O problemie jakości i sposobu działania nowoczesnych środków komunikacji toczyła się dyskusja w ramach Akademii Intelektu w Centralnym Ośrodku Duszpasterstwa Akademickiego "Maciejówka".
O wykład i do dyskusji zaproszony został dr Bartłomiej Łódzki, politolog i medioznawca z Instytutu Stosunków Międzynarodowych Uniwersytetu Wrocławskiego. - Będziemy mówić o pladze naszych czasów, fake-newsach. Zastanowimy się też nad tym, czy zwodnicze wiadomości mają wpływ na nasze życie i czy jesteśmy skazani na dezinformację w internecie - mówił na wstępie prowadzący spotkanie Michał Masłoń.
Bartłomiej Łódzki stwierdził, że za coraz popularniejszym słowami "fake-news" i "post-prawda" kryje się problematyka znana od dawna, ale nabierająca na sile z powodu rosnącego potencjału firm technologicznych. Od wieków ludzie rozpowszechniali fałszywe informacje, celowo popularyzowali dane w sposób zwodniczy po to, by wprowadzić odbiorców w błąd i osiągnąć różne cele. Początkowo nie dysponowali jednak mediami masowymi pozwalającymi błyskawicznie rozpowszechniać kreowane treści.

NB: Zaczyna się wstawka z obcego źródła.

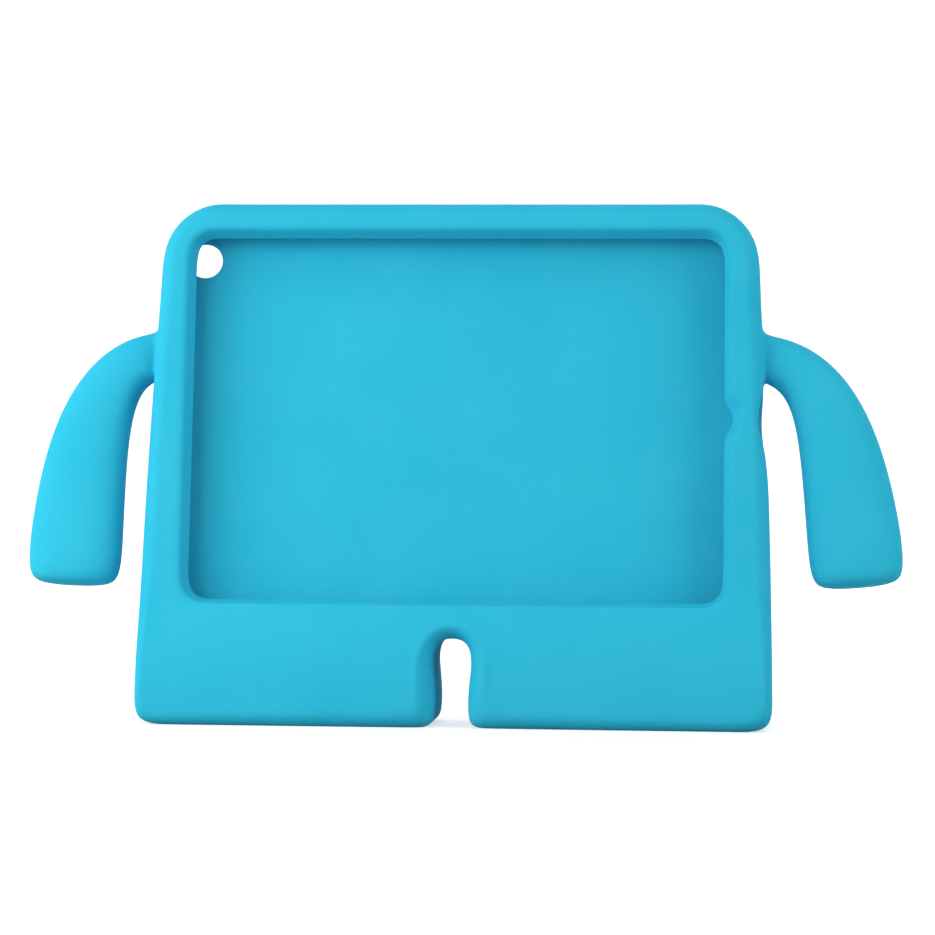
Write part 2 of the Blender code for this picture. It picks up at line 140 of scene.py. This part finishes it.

Podkreślił, że powszechnie występujące uzależnienie od Googla, Facebooka i innych portali społecznościowych deformuje ogląd rzeczywistości poprzez tworzenie tak zwanej bańki informacyjnej. Treści przeznaczone dla poszczególnych użytkowników wyszukiwarek internetowych i portali społecznościowych dobierają algorytmy wykorzystujące informacje o użytkownikach sieci, tworzone zgodnie z określonymi planami biznesowymi. Międzynarodowe korporacje, takie jak Facebook i Google, nie chciały uznać swojej medialnej roli. Dopiero nacisk opinii publicznej po ostatnich wyborach prezydenckich w USA zmusił je do uznania, że prowadzone przez nie platformy technologiczne odgrywają poważną rolę informacyjną i, co za tym idzie, za nią odpowiadają.
Zwrócił uwagę, że Szwedzi i Czesi chcą uzupełnić swoje programy szkolne o naukę rozróżniania fałszywych i prawdziwych wiadomości. Badania naukowe wskazują na postępujący upadek tradycyjnych mediów, które przegrywając konkurencję z internetem, stają się coraz bardziej tożsamościowe i stronnicze. W konsekwencji fake-newsy mają szkodliwy wpływ na nasze życie, co więcej, potrafią zwykłemu człowiekowi, a nawet całym społeczeństwom skutecznie utrudnić dotarcie do prawdy.
- Nikt z nas nie ma możliwości dotarcia we wszystkie miejsca i bycia w każdym czasie - mówił B. Łódzki, wskazując, że możemy jedynie podążać za mediami. - Korzystanie z mediów tradycyjnych czy internetowych wymaga od nas jednak krytycznego myślenia i świadomość występowania zjawiska stronniczości części podmiotów.
Po wykładzie i poczęstunku gość odpowiadał na pytania uczestników spotkania.